Beyond statistical significance: Quantifying uncertainty and statistical variability in multilingual and multitask NLP evaluation
Jonne Sälevä, Duygu Ataman, Constantine Lignos
TL;DR
The paper tackles uncertainty in multilingual and multitask NLP benchmarks by separating data-side and model-side sources of variance and introducing a resampling-based variance-decomposition framework. It formalizes a three-level hierarchical model with between-language variance and within-language variability, further decomposed into seed and bootstrap components, and demonstrates how to estimate and propagate these uncertainties to rankings and pairwise model differences. Through QA on XQuAD, MT on FLORES-200, and NER on OpenNER, it shows that between-language variation often dominates and that ignoring multiple sources of variability can inflate claims of improvement. The authors provide practical, low-overhead tools to perform uncertainty-aware evaluations, promoting more reliable, generalizable conclusions in multilingual/multitask NLP research.
Abstract
We introduce a set of resampling-based methods for quantifying uncertainty and statistical precision of evaluation metrics in multilingual and/or multitask NLP benchmarks.
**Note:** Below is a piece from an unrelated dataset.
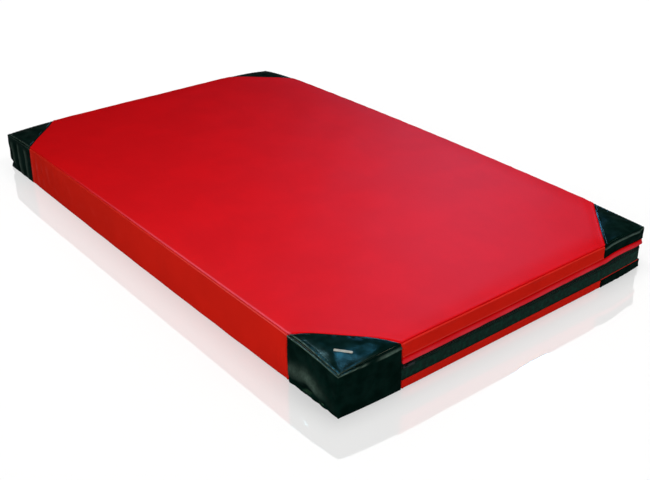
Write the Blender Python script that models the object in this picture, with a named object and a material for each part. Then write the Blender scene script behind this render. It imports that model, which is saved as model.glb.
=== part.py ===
"""Gymnastics mat: a foam block in a sewn cover with leatherette corners and a zip across one end.

Metres, +Z up. The mat lies flat on z = 0 with its middle at the origin. Its length runs along X, the zip
crosses the +X end and turns the +X +Y corner onto the back. The four corners are called near (+X -Y),
left (-X -Y), back (-X +Y) and right (+X +Y).

Every piece is first laid out on a plain box, where each layer of the cover has its own depth below the
box's faces. One function then turns that box into the mat: it rounds the edges, draws the zip end's
corners in, bulges the back side, pulls the tips down and settles the underside on the floor, so that all
layers keep their clearance.
"""
import math

import bmesh
import bpy
from mathutils import Vector

# Overall sizes of the mat
LENGTH = 2.0
WIDTH = 1.2
THICKNESS = 0.150

# Shape of the filled cover
EDGE_RADIUS = 0.010
EDGE_FALL = 0.005
EDGE_FALL_REACH = 0.080
NEAR_CORNER_DIP = 0.016
LEFT_CORNER_DIP = 0.009
BACK_CORNER_DIP = 0.013
RIGHT_CORNER_DIP = 0.003
END_DRAW = 0.009
BACK_BULGE = 0.024

# Cloth, leatherette and the clearance between layers
PATCH_THICKNESS = 0.0012
CLOTH_THICKNESS = 0.0008
CLEARANCE = 0.0003
SEAM_ALLOWANCE = 0.012

# Corner patches
PATCH_LEG = 0.200
LOWER_PATCH_HEIGHT = 0.025

# Zip end: heights are above the floor on the plain box
LOWER_BAND_HEIGHT = 0.028
CHAIN_HEIGHT = 0.0715
FLAP_HEIGHT = 0.024
FLAP_LIP = 0.0045
FLAP_FOLD = 0.0034
HEM_WIDTH = 0.020
BACK_RUN = 0.300

# How the flap bends: rows as shares of its height above the roll, and how late it leaves the band
FLAP_ROWS = (0.0, 0.25, 0.55, 0.85)
FLAP_CURVE = 1.4

# Zip tapes, facing and teeth
TAPE_THICKNESS = 0.0006
TAPE_WIDTH = 0.022
FACING_THICKNESS = 0.0008
FACING_OVERLAP = 0.008
FACING_MARGIN = 0.0020
COIL_WIDTH = 0.0028
COIL_THICKNESS = 0.0015
CHAIN_SLIT = 0.0014
CHAIN_TUCK = 0.010
STOP_LENGTH = 0.0030
STOP_THICKNESS = 0.0009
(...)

We show how experimental variation in performance scores arises from both model and data-related sources, and that accounting for both of them is necessary to avoid substantially underestimating the overall variability over hypothetical replications. Using multilingual question answering, machine translation, and named entity recognition as example tasks, we also demonstrate how resampling methods are useful for quantifying the replication uncertainty of various quantities used in leaderboards such as model rankings and pairwise differences between models.